Chapter 15 of the Customs Act governs the customs authority's detention of goods that constitute an infringement of intellectual property rights and similar violations of the Marketing Control Act. The customs authorities have three grounds for detaining goods we suspect may be IPR goods.

IPR goods can be detained on the basis of a preliminary court order (Section 15-4), decisions by the customs authorities (Section 15-4), or on the basis of the customs authorities' own actions (Section 15-5).

The customs authorities' grounds for detaining goods we suspect are IPR goods will depend on whether the rightsholder has pursued the option of obtaining a preliminary court order or assistance from the customs authorities.

In the absence of a preliminary court order or decision by the customs authorities, Norwegian Customs may, on its own initiative, detain goods which we suspect infringe an intellectual property right. In such cases, there is no obligation for Norwegian Customs to notify the rightsholder. 

Detention on the basis of a decision on assistance from Norwegian Customs

The rightsholder may apply to the customs authorities for assistance with detaining goods suspected of infringing intellectual property rights, or certain rights under the Marketing Control Act (Section 15-1).

Applications must be submitted electronically to Norwegian Customs. On the basis of such an application, the customs authorities will be able to make a decision on assistance for the detention of goods. You can find the application on Altinn's website.

You can read more about completing the application here.

Rightsholders who use this option will also be able to use the simplified procedure for destruction of IPR goods (Section 15-7) and small shipments (Section 15-8).

Detention on the basis of a preliminary court order

The rightsholder can choose whether they wish to pursue the option of obtaining a preliminary court order (Section 15-3).

An application for a preliminary court order is sent to the court where your company has its place of business. The application must include name, address and telephone number, as well as a description of the case and background for a claim for a preliminary court order.

Intellectual property rights must be documented, and you must submit a statement of claim for what you believe the court's decision should be. For example, such a claim may be that Norwegian Customs, in connection with importing or exporting, must search for, identify and detain goods that violate your rights. The application must be submitted in four signed copies to the district court.

After a ruling has been issued, it is up to you as the rightsholder to reach an agreement with the importer on what will happen to the detained item. The district court will set a short deadline for this.

Important information

The option of applying to the customs authorities for assistance will exist in parallel with the option of obtaining a preliminary court order from the courts. It is important to note that if a preliminary court order is used, you will not be able to use the simplified procedures for destruction of goods.
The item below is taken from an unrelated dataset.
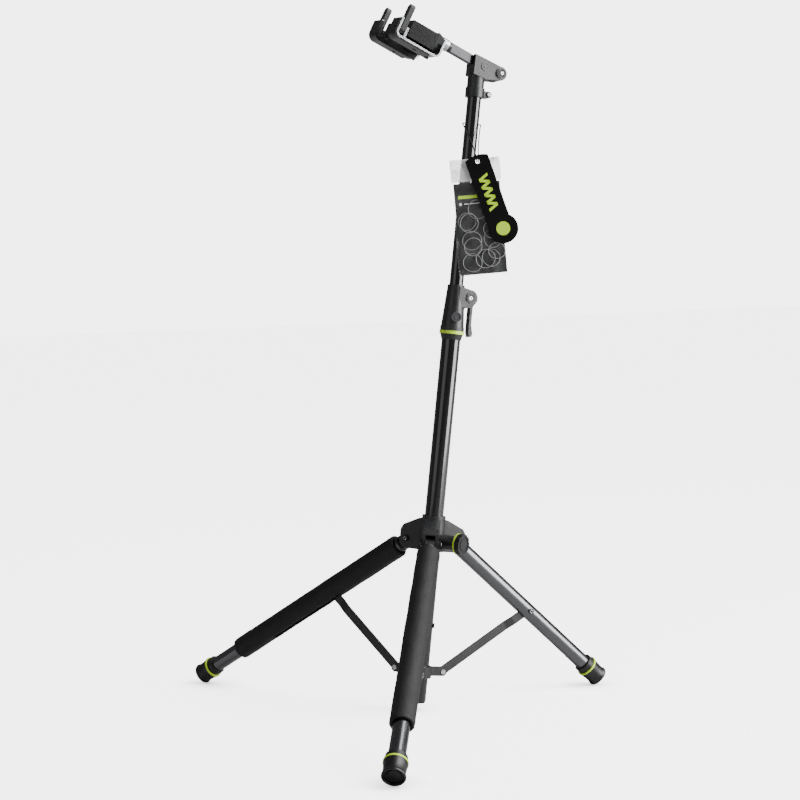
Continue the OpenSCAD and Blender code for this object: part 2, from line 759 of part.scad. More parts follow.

Detention where there is no decision on assistance or preliminary court order 

Where the rightsholder does not have a preliminary court order or a decision on assistance from the customs authorities, Norwegian Customs has, on its own initiative, the right to detain goods that are suspected of being IPR goods.

When the customs authorities detain goods on their own initiative, the rightsholder can be given the opportunity to apply for assistance after the goods have been detained by Norwegian Customs. In such cases, the rightsholder will receive a notification from the customs authorities about the right to apply for assistance (Section 15-5).